AIM: Start at the line containing "What OpenSCAD source", stop at the line containing "is the axis.", and set down every line in that stretch exactly as written, and nothing else.

RECORD SET:
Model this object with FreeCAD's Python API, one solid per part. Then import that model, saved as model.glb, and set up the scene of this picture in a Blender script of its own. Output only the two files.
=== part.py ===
...
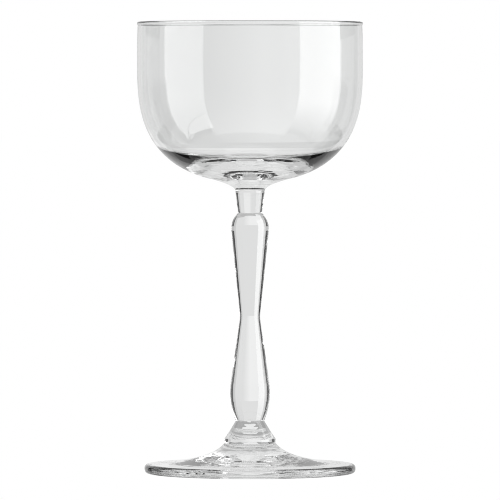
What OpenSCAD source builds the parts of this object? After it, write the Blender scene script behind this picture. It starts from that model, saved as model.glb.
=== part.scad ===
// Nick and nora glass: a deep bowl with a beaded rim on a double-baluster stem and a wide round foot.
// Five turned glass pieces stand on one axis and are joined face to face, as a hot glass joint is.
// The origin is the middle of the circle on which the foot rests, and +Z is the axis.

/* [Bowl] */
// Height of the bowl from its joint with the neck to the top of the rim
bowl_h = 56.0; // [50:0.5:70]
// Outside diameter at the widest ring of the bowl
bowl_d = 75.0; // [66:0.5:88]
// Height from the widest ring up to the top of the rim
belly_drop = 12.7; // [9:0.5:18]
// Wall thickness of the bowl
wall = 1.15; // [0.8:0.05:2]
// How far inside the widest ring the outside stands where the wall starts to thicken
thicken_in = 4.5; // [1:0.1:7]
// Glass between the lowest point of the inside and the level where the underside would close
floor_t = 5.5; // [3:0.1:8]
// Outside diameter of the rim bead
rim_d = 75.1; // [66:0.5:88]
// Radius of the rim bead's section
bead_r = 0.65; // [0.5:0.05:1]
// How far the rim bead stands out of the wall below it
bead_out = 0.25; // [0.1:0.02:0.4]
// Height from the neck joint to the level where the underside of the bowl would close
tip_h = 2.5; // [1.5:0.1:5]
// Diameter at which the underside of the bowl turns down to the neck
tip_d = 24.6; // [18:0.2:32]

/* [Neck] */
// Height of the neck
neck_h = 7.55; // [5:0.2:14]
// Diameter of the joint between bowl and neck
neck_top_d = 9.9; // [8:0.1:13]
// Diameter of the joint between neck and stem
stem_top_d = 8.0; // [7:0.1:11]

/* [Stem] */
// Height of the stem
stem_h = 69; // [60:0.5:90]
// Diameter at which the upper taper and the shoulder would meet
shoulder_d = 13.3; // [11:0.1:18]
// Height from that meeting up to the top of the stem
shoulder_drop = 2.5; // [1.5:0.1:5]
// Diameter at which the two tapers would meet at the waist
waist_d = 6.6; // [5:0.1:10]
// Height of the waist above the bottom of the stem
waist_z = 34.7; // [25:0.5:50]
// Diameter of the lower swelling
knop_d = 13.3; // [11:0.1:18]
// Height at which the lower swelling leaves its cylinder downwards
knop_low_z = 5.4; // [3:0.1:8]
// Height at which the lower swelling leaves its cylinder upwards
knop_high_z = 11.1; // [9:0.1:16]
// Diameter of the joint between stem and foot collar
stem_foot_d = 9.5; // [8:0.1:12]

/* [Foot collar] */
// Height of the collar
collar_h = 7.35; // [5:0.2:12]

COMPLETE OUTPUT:
What OpenSCAD source builds the parts of this object? After it, write the Blender scene script behind this picture. It starts from that model, saved as model.glb.
=== part.scad ===
// Nick and nora glass: a deep bowl with a beaded rim on a double-baluster stem and a wide round foot.
// Five turned glass pieces stand on one axis and are joined face to face, as a hot glass joint is.
// The origin is the middle of the circle on which the foot rests, and +Z is the axis.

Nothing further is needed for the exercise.